How can I stay on the ride? This is one of the hardest things for investors to do - stay seated no matter how rough the ride. It’s easy to want to flee (ie: go to cash) right after the drop, as it makes us feel like the downward movements will never stop. There is no quick-fix to fight this sensation, however, one tool we use is focusing on cash flow and liquidity needs. How do you do this?

First step - determine how much money you need your portfolio to “pay you” each year to achieve your goals/desired lifestyle. Second step - multiply that amount by 4-6 years (which is the likely duration of a recession, using 2008 as a guide). Note, if you are not yet living off your retirement but plan to within that time period, it may be worth including the years before retirement, plus this range.

Compare that result to the funds (in $) you have allocated to cash equivalents and fixed income (you could also include your annual dividend/interest income in this calculation as well). If you have at least that amount in these categories, in our view, the “ride” shouldn’t be of primary concern to you as you know that your near term needs will be met as your risk assets are allowed to keep growing (albeit perhaps not along a straight track). That is the price you pay for higher return potential over time. But provided you have sufficient liquidity and cash flow on hand, sit back and enjoy the ride (and maybe put a bit of cash to work after a swoon). (Note: everyone’s situation is different. Please work with your financial advisor to determine the allocation and approach that is appropriate for you)

What’s around the next turn? We’ll find out together. Stay buckled in and enjoy the ride. Investing is a privilege and should be viewed as such - even when the ride gets a little bumpy.

Invest on,


View from the Chair: Windermere's Market Perspectives (June 2019)

During the first four months of 2019, it seemed as if nothing could get in the way of markets. While uncertainty remained (tariffs, interest rates, economic strength, recession worries), markets ticked higher seemingly every day. In early May, that all changed. See below for market returns during May 2019

While it’s hard to know what caused markets to retreat, the declines appeared to begin with President Trump’s tweets that trade negotiations with China had stalled and that the planned tariffs were going to be implemented. this was a sufficient shock to cause buyers to retreat and sellers to materialize, driving prices down. Since that time, volatility has again returned, markets have pulled back from their highs, and once again, investors may be questioning whether they want to stay invested.

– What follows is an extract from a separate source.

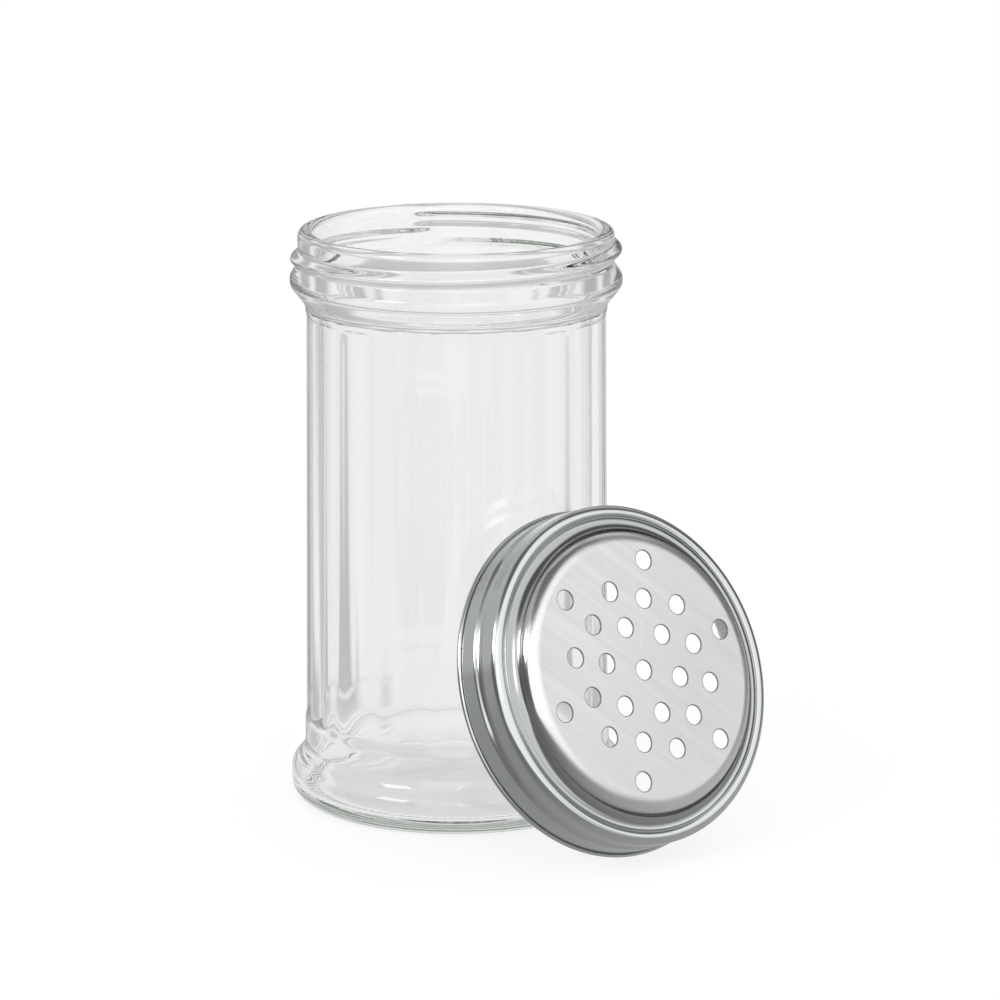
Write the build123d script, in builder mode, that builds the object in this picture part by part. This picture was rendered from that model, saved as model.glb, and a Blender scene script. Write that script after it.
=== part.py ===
from build123d import *
from math import acos, cos, degrees, hypot, radians, sin
import os

# Glass spice shaker with a perforated screw lid. Millimetres, +Z up, origin at
# the centre of the jar's bearing ring, on the surface that the jar stands on.
# The lid is off: it stands on its rim and leans its mouth against the jar.

# ---- jar: heights, stacked down from the lip and up from the table ----------
jar_height = 132.0
finish_height = 8.6          # plain neck, from the lip to the transfer bead
bead_top_slope = 1.15        # bead's upper flank
bead_crest = 2.65            # bead's crest, between its unrounded corners
bead_flank = 4.4             # bead's lower flank, down to the body
shoulder_gap = 0.9           # from that flank down to the panels' crescents
ledge_height = 2.0           # slope that ends each flat panel in a crescent
panel_foot = 19.9            # lower end of the flats
heel_crest = 7.6             # foot bulge, up to its unrounded shoulder
heel_flank = 3.6             # from there up to the body

# ---- jar: radii -------------------------------------------------------------
body_radius = 35.1           # just above the foot
body_draw = 0.8              # how much less it is under the shoulder
heel_bulge = 3.2             # how far the foot stands out past the body
heel_round = 3.8             # from the foot bulge under to the bearing ring
bearing_width = 5.0
neck_radius = 35.8
bead_stand = 2.0             # how far the transfer bead stands off the neck
bead_foot_round = 3.0        # round under the bead's crest
bead_head_round = 2.2        # and over it

# ---- jar: glass -------------------------------------------------------------
neck_wall = 3.6
lip_round = 1.5
body_wall = 2.3              # behind the round part of the body
waist_wall = 1.9             # above the foot bulge, where the bore narrows
heel_wall = 2.6              # at the widest of the foot bulge
base_thickness = 3.5         # between the crowns of the push-up and the floor
floor_edge = 3.2             # height of the floor where it meets the wall
floor_corner = 1.4
push_up = 2.5

# ---- jar: panels ------------------------------------------------------------
panel_count = 18
panel_depth = 0.7            # body radius less the apothem of the flats
panel_corner = 5.0           # round between two panels

# ---- lid: sheet, and how it fits the jar ------------------------------------
sheet = 0.4
thread_height = 1.5          # how far the neck's thread stands off the neck
thread_clearance = 0.3       # skirt to thread, on the radius
bead_clearance = 0.2         # skirt to transfer bead, on the radius
lid_height = 15.8            # from the plate down to the centre of the curl
step_drop = 4.1              # from the plate down to the channel's floor
step_run = 1.2               # and how far it slopes out on the way
channel_width = 2.7
channel_overlap = 2.75       # how far the channel's floor laps over the lip
crown_ramp = 0.6             # rise from the channel to the crown, in plan
crown_drop = 3.6             # from the plate down to the crown
curl_offset = 0.15           # skirt's outer face to the middle of the roll

# ---- lid: holes -------------------------------------------------------------
hole_diameter = 4.35
hole_rings = ((10.2, 0), (16.2, 30), (18.8, 0), (25.0, 30))
holes_in_ring = 6
hole_spin = -18.3            # turn of the whole pattern about the lid's axis

# ---- how the lid leans ------------------------------------------------------
lean_azimuth = -50.0         # which way its plate faces, about +Z
lean_elevation = 22.5        # and how far it looks up
rest_gap = 0.65              # between the lid's rim and the panel it leans on

# Levels and radii that follow from the sizes above.
bead_top = jar_height - finish_height
crest_top = bead_top - bead_top_slope
crest_foot = crest_top - bead_crest
shoulder = crest_foot - bead_flank
panel_head = shoulder - shoulder_gap - ledge_height
top_radius = body_radius - body_draw
foot_flat = body_radius - panel_depth
head_flat = top_radius - panel_depth
heel_radius = body_radius + heel_bulge
bearing_outer = heel_radius - heel_round
bearing_inner = bearing_outer - bearing_width
bead_radius = neck_radius + bead_stand
mouth_radius = neck_radius - neck_wall
body_bore = body_radius - body_wall
top_bore = top_radius - body_wall
waist_bore = body_radius - waist_wall
heel_bore = heel_radius - heel_wall
channel_edge = mouth_radius + channel_overlap
plate_edge = channel_edge - channel_width - step_run
skirt_head = neck_radius + thread_height + thread_clearance + sheet
skirt_foot = bead_radius + bead_clearance + sheet


def taken(bend, run, rise):
    """Length that a round takes off an upright wall that turns to this slope."""
    return bend * abs(run) / (rise + hypot(run, rise))


# The bead's two rounds share its crest, so the lower one is limited to the
# length that the upper one leaves.
crest_left = 0.98 * (bead_crest - taken(bead_head_round, bead_stand, bead_top_slope))
crest_used = taken(bead_foot_round, bead_radius - top_radius, bead_flank)
crest_round = bead_foot_round / max(1, crest_used / crest_left)


# ---- the band that the panels take off the body -----------------------------
# A ring round the body, less a round-cornered prism that tapers with it and
# widens at both ends. One flat faces the lid, which leans against it.
run_out = 1.4
ring_foot = panel_foot - run_out * ledge_height
ring_head = panel_head + run_out * ledge_height
wide_foot = foot_flat + run_out * panel_depth
wide_head = head_flat + run_out * panel_depth

with BuildPart() as panel_band:
    with BuildSketch(Plane.XY.offset(ring_foot)):
        Circle(body_radius + panel_depth)
    extrude(amount=ring_head - ring_foot)
    for level, flat in (
        (ring_foot, wide_foot),
        (panel_foot, foot_flat),
        (panel_head, head_flat),
        (ring_head, wide_head),
    ):
        with BuildSketch(Plane.XY.offset(level)) as across:
            RegularPolygon(
                flat,
                panel_count,
                major_radius=False,
                rotation=lean_azimuth - 180 / panel_count,
            )
            fillet(across.vertices(), panel_corner)
    loft(ruled=True, mode=Mode.SUBTRACT)

# ---- jar --------------------------------------------------------------------
with BuildPart() as glass_jar:
    # Outside, turned about Z: push-up, bearing ring, foot bulge, straight
    # body, transfer bead, plain neck and the top of the lip.
    with BuildSketch(Plane.XZ):
        with BuildLine():
            dome = TangentArc((0, push_up), (bearing_inner, 0), tangent=(1, 0))
            outside = FilletPolyline(
                dome @ 1,
                (heel_radius, 0),
                (heel_radius, heel_crest),
                (body_radius, heel_crest + heel_flank),
                (top_radius, shoulder),
                (bead_radius, crest_foot),
                (bead_radius, crest_top),
                (neck_radius, bead_top),
                (neck_radius, jar_height),
                (0, jar_height),
                radius=(heel_round, 4.0, 5.0, 2.5, crest_round, bead_head_round, 0.5, 0),
            )
            Line(outside @ 1, dome @ 0)
        make_face()
    revolve(axis=Axis.Z)
    add(panel_band.part, mode=Mode.SUBTRACT)

    # Inside, turned about Z: domed floor, heel pocket, waist, body, shoulder
    # and the straight bore of the mouth.
    with BuildSketch(Plane.XZ):
        with BuildLine():
            floor = TangentArc(
                (0, push_up + base_thickness),
                (heel_bore - floor_corner - 1.0, floor_edge),
                tangent=(1, 0),
            )
            inside = FilletPolyline(
                floor @ 1,
                (heel_bore, floor_edge),
                (heel_bore, heel_crest - 1.6),
                (waist_bore, heel_crest + heel_flank - 1.2),
                (body_bore, panel_foot),
                (top_bore, shoulder - 2.0),
                (mouth_radius, crest_foot + 0.9),
                (mouth_radius, jar_height),
                radius=(floor_corner, 2.4, 4.0, 20.0, 6.0, 6.0),
            )
            Line(inside @ 1, (0, jar_height))
            Line((0, jar_height), floor @ 0)
        make_face()
    revolve(axis=Axis.Z, mode=Mode.SUBTRACT)
    fillet(glass_jar.edges().group_by(Axis.Z)[-1], lip_round)

# ---- where the lid stands ---------------------------------------------------
# Its curled rim touches the table at the lowest point and the facing panel at
# the highest, less the rest gap; the plate's centre lies out along its axis.
curl_radius = sheet + curl_offset
curl_ring = skirt_foot + curl_offset
rim_height = curl_radius + curl_ring * cos(radians(lean_elevation))
touch_height = rim_height + curl_ring * cos(radians(lean_elevation))
touch_part = (touch_height - panel_foot) / (panel_head - panel_foot)
touch_flat = foot_flat + (head_flat - foot_flat) * touch_part
rim_reach = touch_flat + rest_gap + curl_radius + curl_ring * sin(radians(lean_elevation))
outward = Vector(1, 0, 0).rotate(Axis.Z, lean_azimuth)
lid_axis = outward * cos(radians(lean_elevation)) + Vector(0, 0, sin(radians(lean_elevation)))
rim_centre = outward * rim_reach + Vector(0, 0, rim_height)
lid_plane = Plane(
    origin=rim_centre + lid_axis * lid_height,
    x_dir=outward.rotate(Axis.Z, 90),
    z_dir=lid_axis,
)
lid_section = Plane(lid_plane.origin, x_dir=lid_plane.x_dir, z_dir=-lid_plane.y_dir)


def beside(points, gap):
    """The run of straight lines that lies this far to the right of another."""
    ends = [complex(*point) for point in points]
    right = [-1j * (b - a) / abs(b - a) for a, b in zip(ends, ends[1:])]
    corners = zip(ends, [right[0]] + right, right + [right[-1]])
    moved = [end + 2 * gap * (a + b) / abs(a + b) ** 2 for end, a, b in corners]
    return [(point.real, point.imag) for point in moved]


# ---- lid --------------------------------------------------------------------
with BuildPart() as perforated_lid:
    # One sheet, turned about the lid's axis: plate, step, channel, crown,
    # skirt, and the rim rolled tight outward. Radius runs right, the axis up.
    with BuildSketch(lid_section):
        with BuildLine():
            roll_meets = 180 - degrees(acos(curl_offset / curl_radius))
            roll = CenterArc(
                (curl_ring, -lid_height), curl_radius, 180, 180 + roll_meets
            )
            outer_run = (
                (0, 0),
                (plate_edge, 0),
                (channel_edge - channel_width, -step_drop),
                (channel_edge, -step_drop),
                (channel_edge + crown_ramp, -crown_drop),
                (skirt_head, -crown_drop),
                tuple(roll @ 1)[:2],
            )
            bends = (3.4, 1.8, 1.0, 1.2, 1.6)
            swell = (-sheet, sheet, sheet, -sheet, -sheet)
            inner_run = beside(outer_run, sheet)
            inner_run[-1] = tuple(roll @ 0)[:2]
            face = FilletPolyline(*outer_run, radius=bends)
            back = FilletPolyline(
                *inner_run, radius=[bend + more for bend, more in zip(bends, swell)]
            )
            Line(face @ 0, back @ 0)
        make_face()
    revolve(axis=Axis(lid_plane.origin, lid_plane.z_dir))

    # One hole at the centre and four rings of six round it.
    with BuildSketch(lid_plane):
        Circle(hole_diameter / 2)
        for ring_radius, turn in hole_rings:
            with PolarLocations(ring_radius, holes_in_ring, start_angle=hole_spin + turn):
                Circle(hole_diameter / 2)
    extrude(amount=2 * sheet, both=True, mode=Mode.SUBTRACT)

# ---- written pieces ---------------------------------------------------------
glass_jar.part.label = "glass_jar"
perforated_lid.part.label = "perforated_lid"
os.makedirs("parts", exist_ok=True)
export_step(glass_jar.part, "parts/glass_jar.step")
export_step(perforated_lid.part, "parts/perforated_lid.step")
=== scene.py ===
import bpy
import numpy as np
from mathutils import Matrix, Vector
from mathutils.geometry import delaunay_2d_cdt


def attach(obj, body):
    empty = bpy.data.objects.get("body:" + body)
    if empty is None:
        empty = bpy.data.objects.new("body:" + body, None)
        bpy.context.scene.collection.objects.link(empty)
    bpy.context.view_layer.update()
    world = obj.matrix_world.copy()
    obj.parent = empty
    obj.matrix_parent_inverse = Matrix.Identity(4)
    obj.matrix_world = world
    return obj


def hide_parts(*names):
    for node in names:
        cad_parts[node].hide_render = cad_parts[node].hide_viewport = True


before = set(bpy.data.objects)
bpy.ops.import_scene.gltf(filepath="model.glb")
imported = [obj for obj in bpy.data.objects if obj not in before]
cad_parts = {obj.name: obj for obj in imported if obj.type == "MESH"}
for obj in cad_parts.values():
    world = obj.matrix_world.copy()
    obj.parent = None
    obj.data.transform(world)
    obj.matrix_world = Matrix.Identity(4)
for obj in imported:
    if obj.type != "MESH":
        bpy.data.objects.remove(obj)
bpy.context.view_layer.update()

# ---- glass jar ---------------------------------------------------------------
# One piece of clear soda-lime glass, pressed and then blown in an iron mould:
# panelled body, round heel on a knurled bearing ring, level transfer bead,
# threaded neck and a fire-polished lip. The wall is a few millimetres thick.
MM = 0.001
JAR_COLUMNS = 432
LIP, LIP_MIDDLE = 132.0, 34.0
RING_INSIDE, PUSH_UP = 29.5, 2.5
FLOOR_EDGE, FLOOR_LEVEL, FLOOR_CROWN = 33.3, 3.2, 2.8
POLE_RADIUS = 3.0                       # innermost row of the push-up and the floor

# Corners of the section, in millimetres: up the outside, over the lip and down
# the inside. Radius, height, round, and how many rows lie on the way there.
JAR_SECTION = (
    (RING_INSIDE, 0.0, 1.0, 2),         # bearing ring
    (38.3, 0.0, 3.8, 11),               # foot bulge
    (38.3, 7.6, 4.0, 2),
    (35.1, 11.2, 5.0, 1),               # body, drawn in towards the shoulder
    (35.053, 17.3, 0, 2),
    (35.0, 24.2, 0, 16),
    (34.36, 107.4, 0, 12),
    (34.306, 114.4, 0, 18),
    (34.3, 115.2, 2.5, 1),
    (37.66, 119.5, 2.2, 2),             # transfer bead
    (37.66, 121.45, 1.8, 1),
    (35.8, 124.0, 0.8, 1),              # neck
    (35.8, 130.4, 0, 32),
    (35.8, LIP, 1.5, 1),                # lip
    (32.2, LIP, 1.5, 1),
    (32.2, 120.5, 6.0, 5),              # bore of the neck and of the body
    (32.0, 113.2, 6.0, 1),
    (32.8, 19.9, 20.0, 14),
    (33.2, 10.0, 4.0, 2),               # waist, and the pocket in the heel
    (35.7, 6.0, 2.4, 1),
    (35.7, FLOOR_LEVEL, 1.4, 1),
    (FLOOR_EDGE, FLOOR_LEVEL, 0, 1),
)
ARC_STEP = 9                            # degrees from row to row on a round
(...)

These downward moves never feel good - and sadly never get easier to stomach. However, when they do arise, we remind ourselves of an important adage - “it’s a marathon, not a sprint.”

We don’t view investing as a journey one should take for a month, a year, or even just a few years. We view it as a lifelong process that is ultimately guided by where you are trying to go (ie: simply put - what does your ideal future look like and what financial levels are needed to support that). If you have defined your destination and have a plan in place to reach it (ie: a diversified investment mix and a savings plan), all there is to do during times of market stress is to keep putting one foot in front of the other and follow your pre-determined road.

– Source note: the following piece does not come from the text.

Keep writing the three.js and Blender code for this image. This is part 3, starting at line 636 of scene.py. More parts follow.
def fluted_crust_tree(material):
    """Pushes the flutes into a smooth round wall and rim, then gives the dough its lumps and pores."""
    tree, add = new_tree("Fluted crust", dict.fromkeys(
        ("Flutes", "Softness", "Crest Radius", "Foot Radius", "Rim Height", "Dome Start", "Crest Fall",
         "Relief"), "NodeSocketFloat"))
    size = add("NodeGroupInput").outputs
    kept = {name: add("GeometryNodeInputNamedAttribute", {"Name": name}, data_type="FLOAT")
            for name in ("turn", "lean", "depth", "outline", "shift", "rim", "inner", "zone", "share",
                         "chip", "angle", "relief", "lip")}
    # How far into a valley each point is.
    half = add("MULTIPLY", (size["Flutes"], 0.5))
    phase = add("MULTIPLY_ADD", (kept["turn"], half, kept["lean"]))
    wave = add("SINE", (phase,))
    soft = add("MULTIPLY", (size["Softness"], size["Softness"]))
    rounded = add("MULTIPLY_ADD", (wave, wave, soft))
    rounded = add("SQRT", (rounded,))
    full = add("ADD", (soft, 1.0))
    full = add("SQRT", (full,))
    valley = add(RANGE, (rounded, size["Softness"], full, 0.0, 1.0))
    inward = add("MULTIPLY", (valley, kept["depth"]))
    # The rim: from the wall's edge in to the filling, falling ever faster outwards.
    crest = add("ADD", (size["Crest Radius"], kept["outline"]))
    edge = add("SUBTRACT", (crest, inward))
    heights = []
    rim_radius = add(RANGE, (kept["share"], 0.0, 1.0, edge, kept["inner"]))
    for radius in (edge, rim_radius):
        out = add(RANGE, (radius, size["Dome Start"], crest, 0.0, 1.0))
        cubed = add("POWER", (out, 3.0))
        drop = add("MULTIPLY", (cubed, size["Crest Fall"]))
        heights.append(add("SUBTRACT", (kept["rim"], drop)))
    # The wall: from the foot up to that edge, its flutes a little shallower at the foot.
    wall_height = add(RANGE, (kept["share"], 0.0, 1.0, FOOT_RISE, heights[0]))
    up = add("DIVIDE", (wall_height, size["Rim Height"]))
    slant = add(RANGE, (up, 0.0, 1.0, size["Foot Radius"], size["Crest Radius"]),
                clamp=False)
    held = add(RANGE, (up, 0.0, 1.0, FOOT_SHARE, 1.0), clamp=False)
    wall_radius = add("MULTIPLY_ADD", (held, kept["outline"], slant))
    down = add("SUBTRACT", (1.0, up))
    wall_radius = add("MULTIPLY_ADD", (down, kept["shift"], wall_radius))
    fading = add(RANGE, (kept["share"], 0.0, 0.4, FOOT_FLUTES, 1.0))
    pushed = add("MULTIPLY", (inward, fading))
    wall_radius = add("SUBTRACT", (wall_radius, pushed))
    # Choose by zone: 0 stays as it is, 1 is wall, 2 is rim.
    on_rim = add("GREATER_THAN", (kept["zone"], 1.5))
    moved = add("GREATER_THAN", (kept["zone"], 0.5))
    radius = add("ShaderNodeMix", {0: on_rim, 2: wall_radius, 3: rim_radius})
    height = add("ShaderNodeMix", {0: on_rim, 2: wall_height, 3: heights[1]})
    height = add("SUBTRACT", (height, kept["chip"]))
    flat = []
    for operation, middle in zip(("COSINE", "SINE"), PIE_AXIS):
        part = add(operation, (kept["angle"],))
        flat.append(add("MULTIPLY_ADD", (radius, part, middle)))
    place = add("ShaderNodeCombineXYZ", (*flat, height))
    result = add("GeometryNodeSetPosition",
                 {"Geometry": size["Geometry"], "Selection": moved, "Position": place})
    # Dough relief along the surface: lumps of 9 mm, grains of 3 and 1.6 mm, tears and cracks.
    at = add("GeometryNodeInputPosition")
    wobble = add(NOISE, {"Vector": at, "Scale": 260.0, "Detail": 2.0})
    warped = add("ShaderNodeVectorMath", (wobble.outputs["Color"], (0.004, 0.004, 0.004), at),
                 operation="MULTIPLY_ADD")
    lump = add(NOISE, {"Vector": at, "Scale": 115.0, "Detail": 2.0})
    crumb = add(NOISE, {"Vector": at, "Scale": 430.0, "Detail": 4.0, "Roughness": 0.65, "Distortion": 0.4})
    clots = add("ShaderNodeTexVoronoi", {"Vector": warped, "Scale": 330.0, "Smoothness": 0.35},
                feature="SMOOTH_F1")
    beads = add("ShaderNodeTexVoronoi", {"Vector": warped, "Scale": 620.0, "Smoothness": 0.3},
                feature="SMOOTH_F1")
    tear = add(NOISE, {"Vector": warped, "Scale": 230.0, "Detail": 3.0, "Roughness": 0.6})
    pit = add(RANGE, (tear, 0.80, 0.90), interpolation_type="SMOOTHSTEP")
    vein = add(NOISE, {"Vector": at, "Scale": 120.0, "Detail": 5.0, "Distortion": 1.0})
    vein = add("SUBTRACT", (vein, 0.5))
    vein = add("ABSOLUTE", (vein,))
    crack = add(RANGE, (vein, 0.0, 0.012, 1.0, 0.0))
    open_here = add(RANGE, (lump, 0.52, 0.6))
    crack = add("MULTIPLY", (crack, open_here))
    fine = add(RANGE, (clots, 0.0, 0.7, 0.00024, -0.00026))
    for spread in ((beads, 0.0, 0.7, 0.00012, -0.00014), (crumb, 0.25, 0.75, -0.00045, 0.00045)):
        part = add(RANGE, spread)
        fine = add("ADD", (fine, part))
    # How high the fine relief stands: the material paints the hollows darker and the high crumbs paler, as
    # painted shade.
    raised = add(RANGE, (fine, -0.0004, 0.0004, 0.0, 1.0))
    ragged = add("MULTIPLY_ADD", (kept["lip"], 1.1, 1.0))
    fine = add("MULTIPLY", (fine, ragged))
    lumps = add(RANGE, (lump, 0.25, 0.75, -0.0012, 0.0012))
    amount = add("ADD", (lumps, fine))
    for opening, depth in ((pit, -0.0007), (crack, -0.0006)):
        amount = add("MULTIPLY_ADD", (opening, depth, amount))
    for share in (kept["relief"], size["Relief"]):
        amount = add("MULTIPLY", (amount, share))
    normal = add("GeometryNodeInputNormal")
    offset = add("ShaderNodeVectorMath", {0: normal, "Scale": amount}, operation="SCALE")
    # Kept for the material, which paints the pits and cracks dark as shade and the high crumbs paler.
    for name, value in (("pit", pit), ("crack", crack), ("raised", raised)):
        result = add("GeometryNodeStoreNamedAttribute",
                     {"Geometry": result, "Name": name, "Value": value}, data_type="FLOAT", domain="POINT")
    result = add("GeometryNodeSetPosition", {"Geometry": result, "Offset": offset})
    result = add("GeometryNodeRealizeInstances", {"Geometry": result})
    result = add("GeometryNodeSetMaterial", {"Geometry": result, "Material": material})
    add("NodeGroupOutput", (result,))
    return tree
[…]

As you continue down the path, here are a few helpful reminders:

1.) Panic is not a strategy - business media and newspaper headlines will oftentimes incite panic in even the calmest investor. Resist this urge! Oftentimes, the exact moment we feel most encouraged to take action is the worst time to do just that

2.) Revisit your plan - we have worked alongside you to put plans in place to grow your wealth over time, while supporting any near-term liquidity needs. Again, think of assets classes in terms on liquidity buckets. If you have sufficient liquidity stores in your cash/fixed income buckets, short term volatility in equities is unlikely to have any near term impact on your day-to-day life or your long term plans

3.) Over time, investing is on your side - as this insightful chart from Blackrock shows, historically, the longer you are invested in the market, the lower the odds that you will lose wealth. While history may not repeat itself, it certainly has a tendency to rhyme

4.) Don’t miss a few days - this additional chart from Blackrock shows how missing a few major upside days in the markets over time can hurt the compounding of wealth. When will the next one occur? It’s impossible to know, which is why timing the market is so difficult

We know these sharp moves in markets can be unsettling. But when they occur, take a step back, revisit they few key reminders, and keep on running.